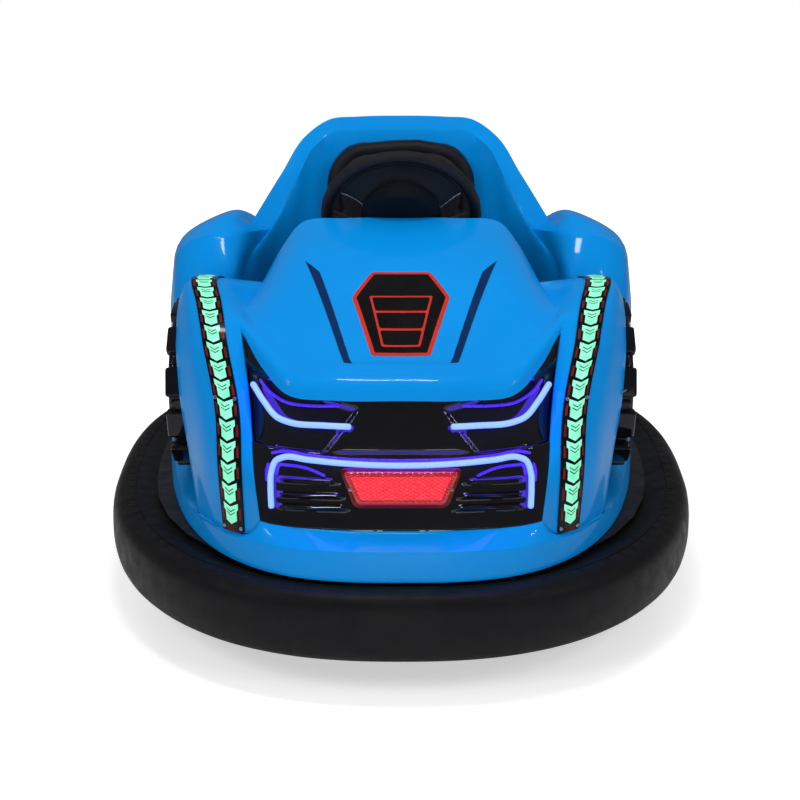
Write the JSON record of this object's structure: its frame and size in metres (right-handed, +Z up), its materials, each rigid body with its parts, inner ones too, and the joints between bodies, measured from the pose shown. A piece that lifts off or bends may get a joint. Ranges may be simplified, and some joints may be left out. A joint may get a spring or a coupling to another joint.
{
  "type": "bumper car",
  "caption": "Battery bumper car for one rider: inflatable bumper ring, blue moulded shell with light strips, open cockpit, steered drive wheel under the nose and free rear wheels.",
  "frame": {"origin": "on the floor, under the centre of the object's box", "axes": "+Z up, the nose points to -Y, and the car's left side is +X"},
  "size_m": [1.1991, 1.438, 0.866],
  "materials": {
    "blue_shell": "gloss",
    "gloss_black": "gloss",
    "light_strip": "satin",
    "light_tube": "gloss",
    "red_lens": "gloss",
    "bumper_rubber": "satin",
    "black_steel": "satin",
    "satin_black": "satin",
    "black_vinyl": "satin",
    "wheel_rubber": "matte",
    "cast_metal": "satin",
    "wheel_grip": "satin"
  },
  "bodies": {
    "chassis": {"nose_skirt": "blue_shell", "side_skirt_left": "blue_shell", "side_skirt_right": "blue_shell", "tail_skirt": "blue_shell", "nose_mask": "gloss_black", "bonnet": "blue_shell", "front_fender_left": "blue_shell", "front_fender_right": "blue_shell", "seat_shell": "blue_shell", "rear_fender_left": "blue_shell", "rear_fender_right": "blue_shell", "tail_panel": "gloss_black", "light_strip_left": "light_strip", "light_strip_right": "light_strip", "neon_tube_upper_left": "light_tube", "neon_tube_upper_right": "light_tube", "neon_tube_lower": "light_tube", "lamp_housing": "gloss_black", "lamp_lens": "red_lens", "bumper_tyre": "bumper_rubber", "chassis_frame": "black_steel", "steering_tower": "black_steel", "body_flange": "satin_black", "cockpit_tub": "satin_black", "seat_base": "satin_black", "battery_pack": "satin_black", "accelerator_pedal": "black_steel", "side_entry_left": "blue_shell", "side_entry_right": "blue_shell", "seat_cushion": "black_vinyl", "back_cushion": "black_vinyl", "rear_axle": "black_steel", "steering_column": "black_steel", "dash_panel": "satin_black", "mock_wheel_front_left": "gloss_black", "mock_wheel_front_right": "gloss_black", "mock_wheel_rear_left": "gloss_black", "mock_wheel_rear_right": "gloss_black"},
    "steering_wheel": {"steering_wheel": "wheel_grip"},
    "fork": {"steering_fork": "black_steel"},
    "drive_wheel": {"drive_tyre": "wheel_rubber", "drive_motor_hub": "cast_metal"},
    "rear_wheel_left": {"rear_tyre_left": "wheel_rubber", "rear_hub_left": "cast_metal"},
    "rear_wheel_right": {"rear_tyre_right": "wheel_rubber", "rear_hub_right": "cast_metal"}
  },
  "joints": [
    {"name": "steering_wheel_turn", "type": "hinge", "parent": "chassis", "child": "steering_wheel", "pos_m": [0, 0.04, 0.703], "axis": [0, 0.829, 0.5592], "range_deg": [-180, 180]},
    {"name": "fork_steer", "type": "hinge", "parent": "chassis", "child": "fork", "pos_m": [0, -0.33, 0.232], "axis": [0, 0, 1], "range_deg": [-180, 180]},
    {"name": "drive_wheel_spin", "type": "hinge", "parent": "fork", "child": "drive_wheel", "pos_m": [0, -0.33, 0.11], "axis": [1, 0, 0], "continuous": true},
    {"name": "rear_wheel_left_spin", "type": "hinge", "parent": "chassis", "child": "rear_wheel_left", "pos_m": [0.3, 0.345, 0.08], "axis": [1, 0, 0], "continuous": true},
    {"name": "rear_wheel_right_spin", "type": "hinge", "parent": "chassis", "child": "rear_wheel_right", "pos_m": [-0.3, 0.345, 0.08], "axis": [1, 0, 0], "continuous": true}
  ],
  "couplings": [
    {"joint": "fork_steer", "follows": "steering_wheel_turn", "ratio": 1}
  ]
}
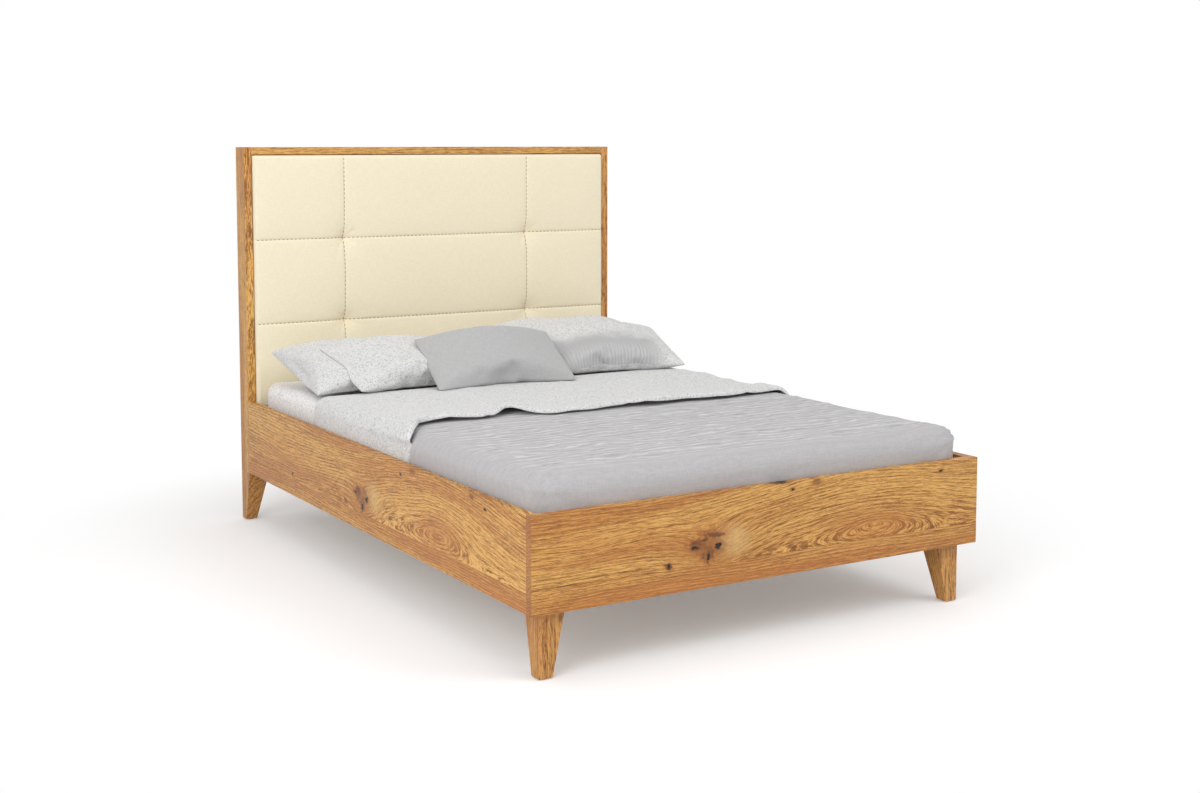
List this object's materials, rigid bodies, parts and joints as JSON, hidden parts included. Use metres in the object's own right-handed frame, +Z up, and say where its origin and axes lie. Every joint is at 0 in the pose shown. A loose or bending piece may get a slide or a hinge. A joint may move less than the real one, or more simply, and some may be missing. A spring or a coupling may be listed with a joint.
{
  "type": "panel bed",
  "caption": "Low oak panel bed on tapered legs, with plain side and foot panels and a framed, tufted fabric headboard, made up with a mattress, folded duvet and pillows.",
  "frame": {"origin": "on the floor, under the centre of the frame's outline", "axes": "+X to the bed's right seen from its foot, +Y from the foot to the headboard, +Z up"},
  "size_m": [1.46, 2.122, 1.306],
  "materials": {
    "oak": "oiled solid oak with knots, satin",
    "base_wood": "planed softwood, matt",
    "back_board": "oak-faced board, satin",
    "panel_board": "pressed board, matt",
    "upholstery": "cream woven cover over foam",
    "mattress_cloth": "off-white fitted sheet",
    "bedding_grey": "grey ribbed cotton",
    "bedding_light": "near-white cotton with a fine grey speckle",
    "bedding_two_tone": "near-white cotton with a grey ribbed lower front",
    "webbing": "woven polyester strap",
    "bracket_steel": "black powder coat",
    "bolt_steel": "zinc-plated steel",
    "glide": "black polyamide"
  },
  "bodies": {
    "root": {"beam_hanger_foot": "bracket_steel", "beam_hanger_head": "bracket_steel", "bracket_bolts": "bolt_steel", "bracket_foot_left": "bracket_steel", "bracket_foot_right": "bracket_steel", "bracket_head_left": "bracket_steel", "bracket_head_right": "bracket_steel", "centre_beam": "base_wood", "centre_leg": "base_wood", "centre_leg_foot": "glide", "centre_leg_plate": "bracket_steel", "corner_block_foot_left": "base_wood", "corner_block_foot_right": "base_wood", "corner_block_head_left": "base_wood", "corner_block_head_right": "base_wood", "cushion_batten_lower": "base_wood", "cushion_batten_upper": "base_wood", "cushion_board": "panel_board", "duvet": "bedding_grey", "duvet_turnback": "bedding_light", "foot_panel": "oak", "headboard_back_panel": "back_board", "headboard_cushion": "upholstery", "headboard_lower_board": "oak", "headboard_post_left": "oak", "headboard_post_right": "oak", "headboard_tenons": "base_wood", "headboard_top_rail": "oak", "leg_bolts": "bolt_steel", "leg_foot_left": "oak", "leg_foot_right": "oak", "leg_glides": "glide", "leg_head_left": "oak", "leg_head_right": "oak", "mattress": "mattress_cloth", "pillow_1": "bedding_light", "pillow_2": "bedding_light", "pillow_3": "bedding_grey", "pillow_4": "bedding_light", "pillow_5": "bedding_two_tone", "side_rail_left": "oak", "side_rail_right": "oak", "slat_01": "base_wood", "slat_02": "base_wood", "slat_03": "base_wood", "slat_04": "base_wood", "slat_05": "base_wood", "slat_06": "base_wood", "slat_07": "base_wood", "slat_08": "base_wood", "slat_09": "base_wood", "slat_10": "base_wood", "slat_11": "base_wood", "slat_12": "base_wood", "slat_13": "base_wood", "slat_14": "base_wood", "slat_cleat_left": "base_wood", "slat_cleat_right": "base_wood", "slat_webbing_left": "webbing", "slat_webbing_right": "webbing"}
  },
  "joints": []
}
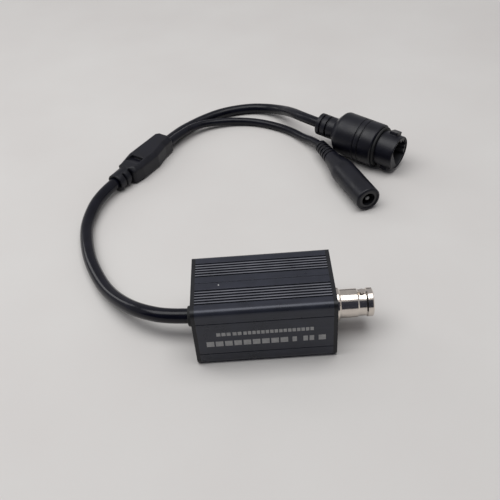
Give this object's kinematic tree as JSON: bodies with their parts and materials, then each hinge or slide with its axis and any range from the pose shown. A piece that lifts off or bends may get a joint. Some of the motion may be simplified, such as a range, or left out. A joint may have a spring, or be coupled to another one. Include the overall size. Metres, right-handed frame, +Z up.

★ ★ ★

Extract all of the data exactly as written.

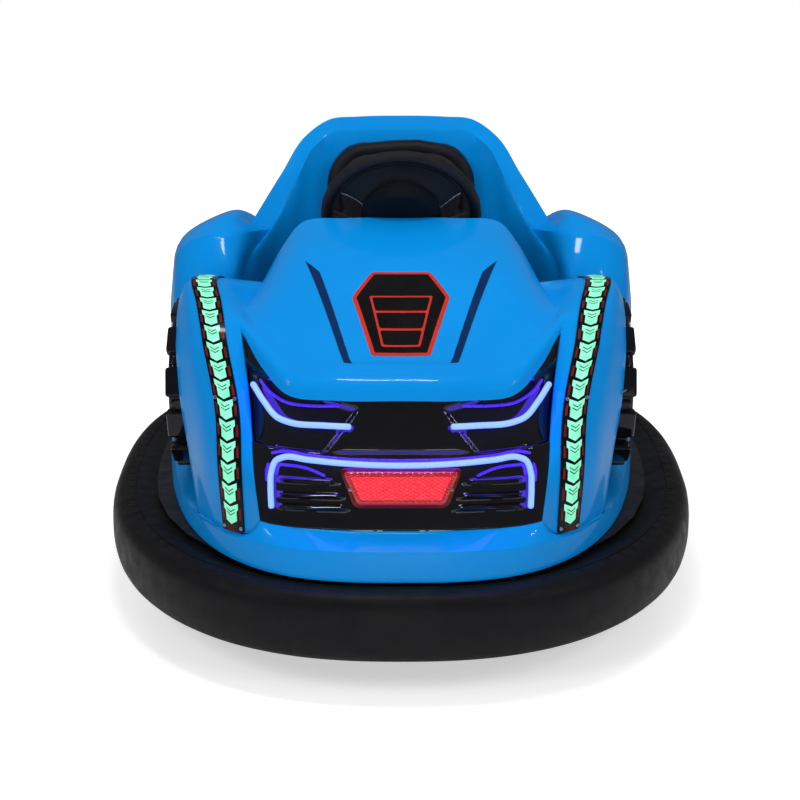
Write the JSON record of this object's structure: its frame and size in metres (right-handed, +Z up), its materials, each rigid body with its parts, inner ones too, and the joints between bodies, measured from the pose shown. A piece that lifts off or bends may get a joint. Ranges may be simplified, and some joints may be left out. A joint may get a spring or a coupling to another joint.
{
  "type": "bumper car",
  "caption": "Battery bumper car for one rider: inflatable bumper ring, blue moulded shell with light strips, open cockpit, steered drive wheel under the nose and free rear wheels.",
  "frame": {"origin": "on the floor, under the centre of the object's box", "axes": "+Z up, the nose points to -Y, and the car's left side is +X"},
  "size_m": [1.1991, 1.438, 0.866],
  "materials": {
    "blue_shell": "gloss",
    "gloss_black": "gloss",
    "light_strip": "satin",
    "light_tube": "gloss",
    "red_lens": "gloss",
    "bumper_rubber": "satin",
    "black_steel": "satin",
    "satin_black": "satin",
    "black_vinyl": "satin",
    "wheel_rubber": "matte",
    "cast_metal": "satin",
    "wheel_grip": "satin"
  },
  "bodies": {
    "chassis": {"nose_skirt": "blue_shell", "side_skirt_left": "blue_shell", "side_skirt_right": "blue_shell", "tail_skirt": "blue_shell", "nose_mask": "gloss_black", "bonnet": "blue_shell", "front_fender_left": "blue_shell", "front_fender_right": "blue_shell", "seat_shell": "blue_shell", "rear_fender_left": "blue_shell", "rear_fender_right": "blue_shell", "tail_panel": "gloss_black", "light_strip_left": "light_strip", "light_strip_right": "light_strip", "neon_tube_upper_left": "light_tube", "neon_tube_upper_right": "light_tube", "neon_tube_lower": "light_tube", "lamp_housing": "gloss_black", "lamp_lens": "red_lens", "bumper_tyre": "bumper_rubber", "chassis_frame": "black_steel", "steering_tower": "black_steel", "body_flange": "satin_black", "cockpit_tub": "satin_black", "seat_base": "satin_black", "battery_pack": "satin_black", "accelerator_pedal": "black_steel", "side_entry_left": "blue_shell", "side_entry_right": "blue_shell", "seat_cushion": "black_vinyl", "back_cushion": "black_vinyl", "rear_axle": "black_steel", "steering_column": "black_steel", "dash_panel": "satin_black", "mock_wheel_front_left": "gloss_black", "mock_wheel_front_right": "gloss_black", "mock_wheel_rear_left": "gloss_black", "mock_wheel_rear_right": "gloss_black"},
    "steering_wheel": {"steering_wheel": "wheel_grip"},
    "fork": {"steering_fork": "black_steel"},
    "drive_wheel": {"drive_tyre": "wheel_rubber", "drive_motor_hub": "cast_metal"},
    "rear_wheel_left": {"rear_tyre_left": "wheel_rubber", "rear_hub_left": "cast_metal"},
    "rear_wheel_right": {"rear_tyre_right": "wheel_rubber", "rear_hub_right": "cast_metal"}
  },
  "joints": [
    {"name": "steering_wheel_turn", "type": "hinge", "parent": "chassis", "child": "steering_wheel", "pos_m": [0, 0.04, 0.703], "axis": [0, 0.829, 0.5592], "range_deg": [-180, 180]},
    {"name": "fork_steer", "type": "hinge", "parent": "chassis", "child": "fork", "pos_m": [0, -0.33, 0.232], "axis": [0, 0, 1], "range_deg": [-180, 180]},
    {"name": "drive_wheel_spin", "type": "hinge", "parent": "fork", "child": "drive_wheel", "pos_m": [0, -0.33, 0.11], "axis": [1, 0, 0], "continuous": true},
    {"name": "rear_wheel_left_spin", "type": "hinge", "parent": "chassis", "child": "rear_wheel_left", "pos_m": [0.3, 0.345, 0.08], "axis": [1, 0, 0], "continuous": true},
    {"name": "rear_wheel_right_spin", "type": "hinge", "parent": "chassis", "child": "rear_wheel_right", "pos_m": [-0.3, 0.345, 0.08], "axis": [1, 0, 0], "continuous": true}
  ],
  "couplings": [
    {"joint": "fork_steer", "follows": "steering_wheel_turn", "ratio": 1}
  ]
}
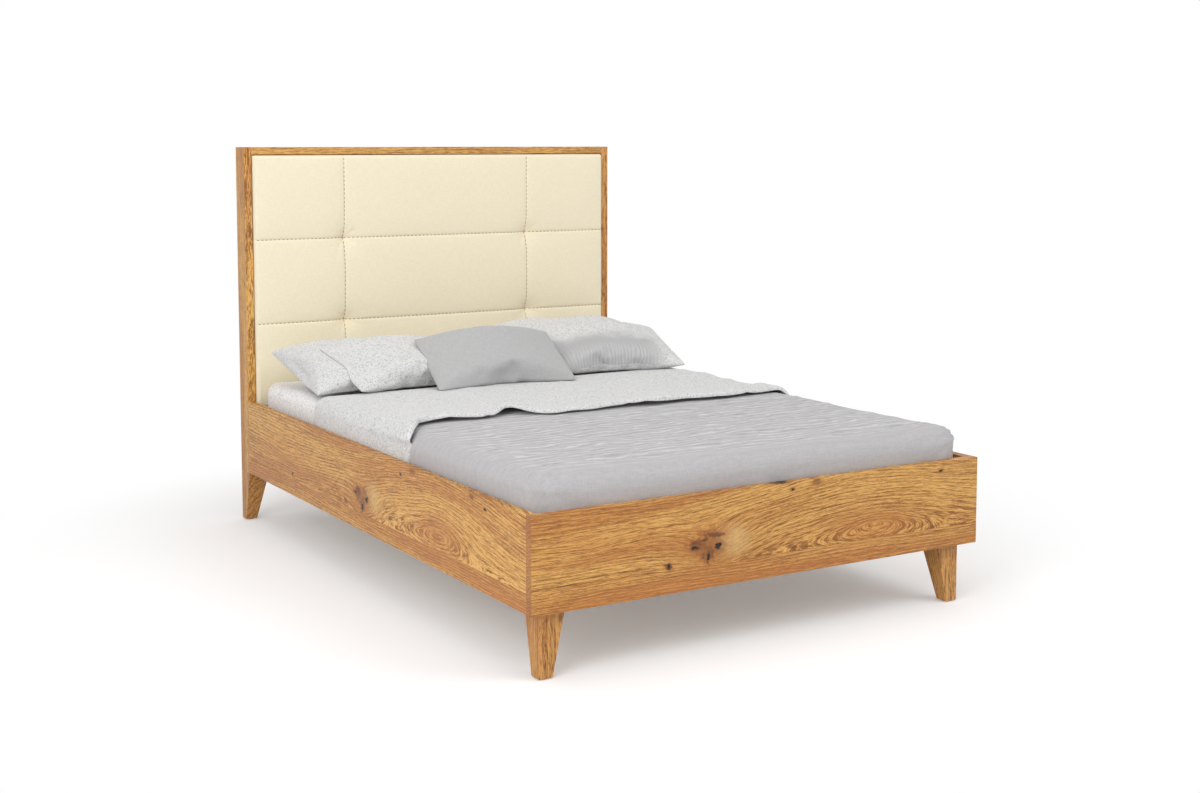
List this object's materials, rigid bodies, parts and joints as JSON, hidden parts included. Use metres in the object's own right-handed frame, +Z up, and say where its origin and axes lie. Every joint is at 0 in the pose shown. A loose or bending piece may get a slide or a hinge. A joint may move less than the real one, or more simply, and some may be missing. A spring or a coupling may be listed with a joint.
{
  "type": "panel bed",
  "caption": "Low oak panel bed on tapered legs, with plain side and foot panels and a framed, tufted fabric headboard, made up with a mattress, folded duvet and pillows.",
  "frame": {"origin": "on the floor, under the centre of the frame's outline", "axes": "+X to the bed's right seen from its foot, +Y from the foot to the headboard, +Z up"},
  "size_m": [1.46, 2.122, 1.306],
  "materials": {
    "oak": "oiled solid oak with knots, satin",
    "base_wood": "planed softwood, matt",
    "back_board": "oak-faced board, satin",
    "panel_board": "pressed board, matt",
    "upholstery": "cream woven cover over foam",
    "mattress_cloth": "off-white fitted sheet",
    "bedding_grey": "grey ribbed cotton",
    "bedding_light": "near-white cotton with a fine grey speckle",
    "bedding_two_tone": "near-white cotton with a grey ribbed lower front",
    "webbing": "woven polyester strap",
    "bracket_steel": "black powder coat",
    "bolt_steel": "zinc-plated steel",
    "glide": "black polyamide"
  },
  "bodies": {
    "root": {"beam_hanger_foot": "bracket_steel", "beam_hanger_head": "bracket_steel", "bracket_bolts": "bolt_steel", "bracket_foot_left": "bracket_steel", "bracket_foot_right": "bracket_steel", "bracket_head_left": "bracket_steel", "bracket_head_right": "bracket_steel", "centre_beam": "base_wood", "centre_leg": "base_wood", "centre_leg_foot": "glide", "centre_leg_plate": "bracket_steel", "corner_block_foot_left": "base_wood", "corner_block_foot_right": "base_wood", "corner_block_head_left": "base_wood", "corner_block_head_right": "base_wood", "cushion_batten_lower": "base_wood", "cushion_batten_upper": "base_wood", "cushion_board": "panel_board", "duvet": "bedding_grey", "duvet_turnback": "bedding_light", "foot_panel": "oak", "headboard_back_panel": "back_board", "headboard_cushion": "upholstery", "headboard_lower_board": "oak", "headboard_post_left": "oak", "headboard_post_right": "oak", "headboard_tenons": "base_wood", "headboard_top_rail": "oak", "leg_bolts": "bolt_steel", "leg_foot_left": "oak", "leg_foot_right": "oak", "leg_glides": "glide", "leg_head_left": "oak", "leg_head_right": "oak", "mattress": "mattress_cloth", "pillow_1": "bedding_light", "pillow_2": "bedding_light", "pillow_3": "bedding_grey", "pillow_4": "bedding_light", "pillow_5": "bedding_two_tone", "side_rail_left": "oak", "side_rail_right": "oak", "slat_01": "base_wood", "slat_02": "base_wood", "slat_03": "base_wood", "slat_04": "base_wood", "slat_05": "base_wood", "slat_06": "base_wood", "slat_07": "base_wood", "slat_08": "base_wood", "slat_09": "base_wood", "slat_10": "base_wood", "slat_11": "base_wood", "slat_12": "base_wood", "slat_13": "base_wood", "slat_14": "base_wood", "slat_cleat_left": "base_wood", "slat_cleat_right": "base_wood", "slat_webbing_left": "webbing", "slat_webbing_right": "webbing"}
  },
  "joints": []
}
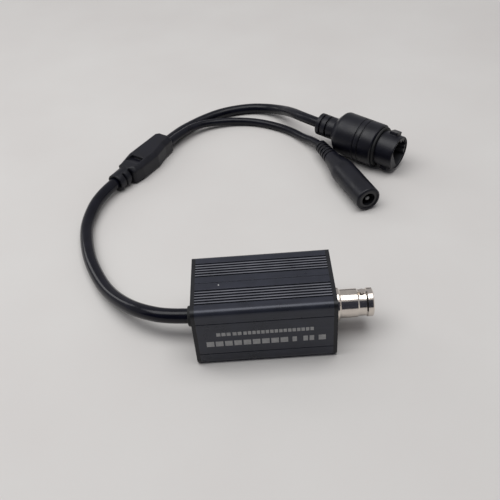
Give this object's kinematic tree as JSON: bodies with their parts and materials, then each hinge or slide with its axis and any range from the pose shown. A piece that lifts off or bends may get a joint. Some of the motion may be simplified, such as a range, or left out. A joint may have a spring, or be coupled to another one. Include the overall size. Metres, right-handed frame, +Z up.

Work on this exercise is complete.